A major reason why Kabila’s options are limited is due in large part to the pressure being put on him by the population. Congolese across the board are unified in their determination to assure that the constitution is respected and that President Kabila steps down in December 2016.
There is near total dissatisfaction with the leadership of his government and widespread agreement that he must respect the constitution and step down from the presidency.
The Catholic Church (see November 24th declaration), the political opposition, the G7, civil society organizations, youth formations, and former member of Kabila’s political party and governor of the old Katanga province, Moise Katumbi, have all called on President Kabila to respect the constitution and step down at the end of his term.
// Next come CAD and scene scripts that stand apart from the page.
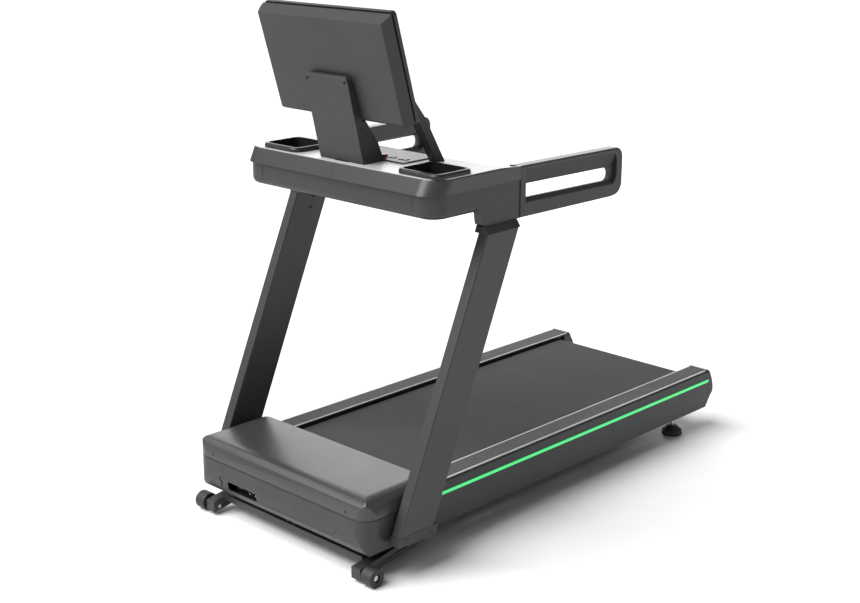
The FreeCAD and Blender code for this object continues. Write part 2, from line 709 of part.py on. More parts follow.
def upright(name):
    front_low = ("post_foot_y", "post_foot_z")
    front_high = ("post_head_y", "post_head_z")
    outer = prism(name + "Outer", "x", [
        front_low, front_high, ("post_head_y-post_deep", "post_head_z"),
        ("post_foot_y-post_deep", "post_foot_z")],
        "-post_outer", "-post_inner",
        rounds=[(5, lambda edge: abs(edge.tangentAt(edge.FirstParameter).z) > 0.5)])
    inner = prism(name + "Inner", "x", [
        ("post_foot_y-4", "post_foot_z-0.01"), ("post_head_y-4", "post_head_z+0.01"),
        ("post_head_y-post_deep+4", "post_head_z+0.01"),
        ("post_foot_y-post_deep+4", "post_foot_z-0.01")],
        "-post_outer+post_wall", "-post_inner-post_wall")
    return cut(name, outer, [inner])


pair("upright", upright)


def foot_cover(name):
    return prism(name, "x", [
        ("post_foot_y-post_deep-12", "post_foot_z-0.5"), ("post_foot_y-post_deep-14", "post_foot_z-26"),
        ("post_foot_y-post_deep-4", "post_foot_z-38"), ("post_foot_y-post_deep+8", "post_foot_z-40"),
        ("post_foot_y-50", "post_foot_z-36"), ("post_foot_y+4", "post_foot_z-33"),
        ("post_foot_y+12", "post_foot_z-26"), ("post_foot_y+1", "post_foot_z-0.5")],
        "-post_outer", "-post_inner",
        rounds=[(4, lambda edge: edge.Length > 8 and abs(edge.BoundBox.XMax + number("post_outer")) < 0.01
                 and edge.BoundBox.ZMax < number("post_foot_z") - 1)])


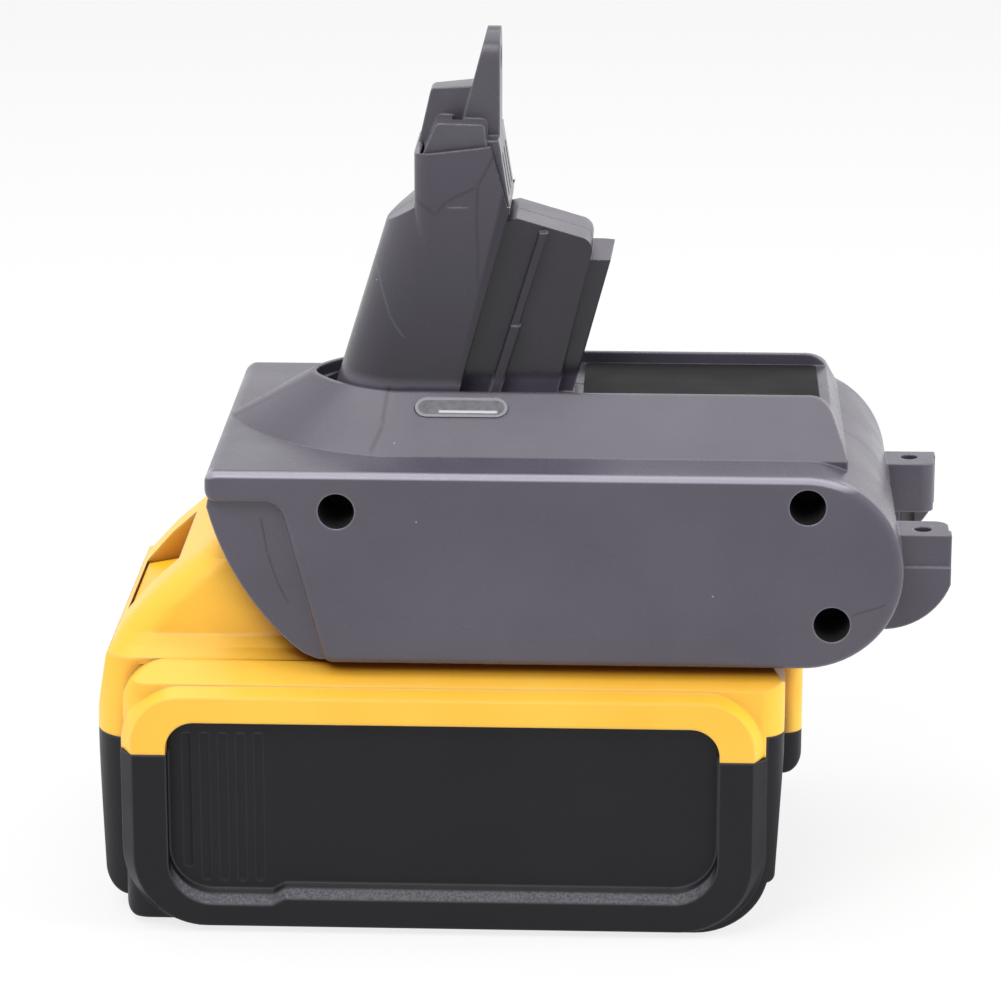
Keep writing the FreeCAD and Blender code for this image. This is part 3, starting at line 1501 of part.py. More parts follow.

The youth have paid a particularly dear price in blood and loss of life. Young people have been gunned down in the streets, arrested, driven into exile and deprived of their constitutional right to peacefully assemble.
Even when students assemble for benign aims such as a protest against a hike in school fees, the security forces are called out to tear gas them as was done recently with the students from the Superior Institute for Architecture and Urbanism in Kinshasa.
As Joseph Kabila enters the final year of his presidency, the pressure will increase on him to respect the constitution and step down in December 2016. Congolese are united in the defense of the constitution and the protection of the nascent democratic advances that have occurred during the post-war period of the country. If elections are in fact held in 2016, it will be due to the vigilance and pressure coming from the sons and daughters of the Congo.
1. Glissement – French word which means to stretch out, slide, slip or shift. In the context of the political situation in the DRC, it appears that President Kabila would like to stretch out the electoral process beyond his constitutional mandate, which ends in December 2016.